Cornerback Cole Luke was Notre Dame’s man of steal on Saturday, picking off two Stanford passes. One of Luke’s thefts was a sliding interception that snuffed a Stanford drive at the Irish nine in the first quarter.
“Coach (Kerry) Cooks came up to me before the game and told me to play fearless,” Luke said. “He said it doesn’t matter who you’re playing against, or what offense you’re playing against, or what receiver you’re playing against. If you play fearless, you’re going to be okay.”
Luke said the Irish defense embraces and thrives in gut-check situations.
“We’re tough and we’re aggressive, and I love that,” Luke said. “Those are traits that pay off in the final minutes when the game is on the line. We love situations like that. We came out and made plays that we needed to make.
“That’s the feeling that Coach (VanGorder) has brought to us, that we’re physical, we’re cohesive, we react well to change as a unit. We did lose a lot of people, but a lot of people have stepped up and they’re all talented. It’s all about the will, and I feel every person and every position has that will to win.”
When the Irish defense landed its knockout punch on the final play, Farley loved what it said about the mindset of his crew.
“Every player wants to come out and be aggressive and dominate their opponent and make sure on Monday morning that they’re more sore than you are,” Farley said. “It goes back to the off-season training we had and the mindset Coach VanGorder brought of being physical, being aggressive.”
Farley said the Irish have bought into first-year defensive coordinator VanGorder’s system and the Irish leadership has echoed VanGorder’s message to younger players who have had to step up and replace key personnel losses. In addition, Farley said instead of one player delivering the message, all of the Irish upperclassmen have spoken up in a unified voice.
“I think the biggest thing about our defense is we all have fun playing and we play for each other,” Farley said. “I think that’s evident on the field. I think that energy shows through. We’ve really bought into a new system. There’s nothing that can hinder you if everybody buys into a new system.”
Stanford coach David Shaw was impressed with Irish defense.
“I think they’ve got an outstanding defensive coordinator (VanGorder),” Shaw said.
“He mixes it up … a lot of pressure. Our quarterback got hit a lot today.
“I think counting for the guys they lost, they did an outstanding scheme on the defensive side, and their guys played hard. They played fast, and you can tell they’re very well-coached because they’re running full speed where they’re supposed to be.”
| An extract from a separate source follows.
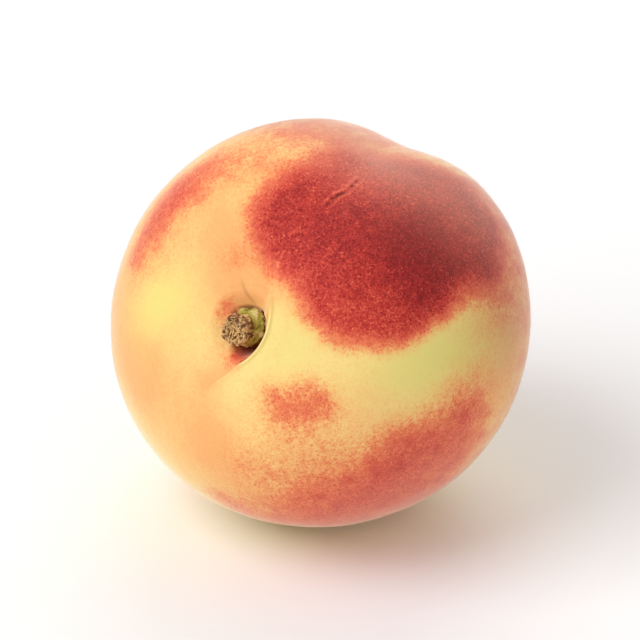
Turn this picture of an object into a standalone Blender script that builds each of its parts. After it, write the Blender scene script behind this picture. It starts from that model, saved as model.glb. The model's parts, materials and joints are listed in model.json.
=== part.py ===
"""A ripe peach that rests on its cheek, with the woody stub of its stem still in the cavity.

Units are metres and +Z is up. The origin lies in the small flat that the fruit rests on, below the
middle of its box. Both pieces are shaped in the fruit's own axes, with the stem end up (+Z) and the
suture towards +X, and one empty turns and lifts them to the way the fruit lies.
"""

import math

import bmesh
import bpy
from mathutils import Matrix, Vector

# How the fruit lies
AXIS_RISE = math.radians(25.0)          # stem end above the horizon
AXIS_BEARING = math.radians(29.0)       # stem end turned from -Y towards -X
SUTURE_ROLL = math.radians(-18.5)       # suture turned about the stem axis from straight up
REST_DEPTH = 0.0007                     # how far the skin gives where it carries the fruit

# Body of the fruit
CHEEK_RADIUS = 0.0374
SHOULDER_HEIGHT = 0.0345                # above the widest ring, before the cavity is pressed in
TIP_HEIGHT = 0.0352                     # below the widest ring
SHOULDER_FULLNESS = 2.25                # exponent of the outline: 2 is an ellipse, more is squarer
TIP_FULLNESS = 2.0
TAPER = 0.035                           # wider towards the shoulders, slimmer towards the tip
CHEEK_LUMP = 0.016                      # the two cheeks stand out by this share of the radius
CHEEK_LUMP_AZIMUTH = math.radians(-47.0)
THREE_LOBE_LUMP = 0.005
THREE_LOBE_AZIMUTH = math.radians(35.0)
FULL_CHEEK_RISE = 0.0011                # the right cheek is fuller beside the suture
FULL_CHEEK_AZIMUTH = math.radians(-27.0)
FULL_CHEEK_HALF_WIDTH = math.radians(26.0)

# Suture: a broad valley with a narrow crease in it
VALLEY_DEPTH = 0.0020
VALLEY_HALF_WIDTH = 0.0088
VALLEY_OFFSET = 0.0012                  # the valley lies a little to the left cheek's side
VALLEY_END_SHARE = 0.5                  # its depth at both ends, as a share of that at the crown
CREASE_DEPTH = 0.00015
CREASE_HALF_WIDTH = 0.0019
SUTURE_START = 0.010                    # distance from the axis where the suture is fully formed
SUTURE_DRIFT = 0.0046                   # the suture wanders off the middle plane behind the crown
SUTURE_DRIFT_POLAR = math.radians(104.0)
SUTURE_DRIFT_HALF_WIDTH = math.radians(36.0)

# Stem cavity
FLOOR_RADIUS = 0.0036
FLOOR_HEIGHT = 0.0270                   # above the widest ring
LIP_ALONG_SUTURE = 0.0085               # the lip's distance from the axis along the suture
LIP_STEEP_SIDE = 0.0046                 # on the side where the cheek folds over it
LIP_GENTLE_SIDE = 0.0076
BOWL_DEPTH = 0.0017                     # soft dip of the shoulders towards the lip
BOWL_HALF_WIDTH = 0.0140
FOLD_RISE = 0.0010                      # how far the steep side stands above the gentle side
FOLD_HALF_LENGTH = 0.0130
FOLD_HALF_WIDTH = 0.0095
FOLD_EDGE = 0.0014
GENTLE_WALL = 13.0                      # exponent of the wall's outline: more is a narrower pit
STEEP_WALL = 2.0
STEEP_SIDE_FOCUS = 1.2                  # exponent: more keeps the steep wall to a narrower side
STEEP_WALL_BULGE = 2.0                  # how far the steep wall stays low before it turns up to the lip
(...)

Farley thinks the defense has the potential, along with the offense and special teams, to make the 2014 campaign special for the Irish.
“There are a lot of things that we can correct and do better,” Farley said. “Beating Stanford is obviously a huge win for us. Stanford is a phenomenal team. For us, we played a good game, but there are obviously things to correct. It’s exciting when you can come off a game like that, but we still have work to do.
“It’s a fluid game. There are always mistakes, mental errors. There’s always something to fix. We had some missed opportunities for sacks. That makes us all the more hungry. We want to eliminate the almosts and get the job done. If we continue playing the way we’re playing, the way we’re playing and progressing and cleaning up the things we need to clean up, I don’t think there’s a ceiling for our defense. I’m not saying we’re the best defense in the world, but with the talent we have and the love we have for one another, we’ll be pretty hard to stop.”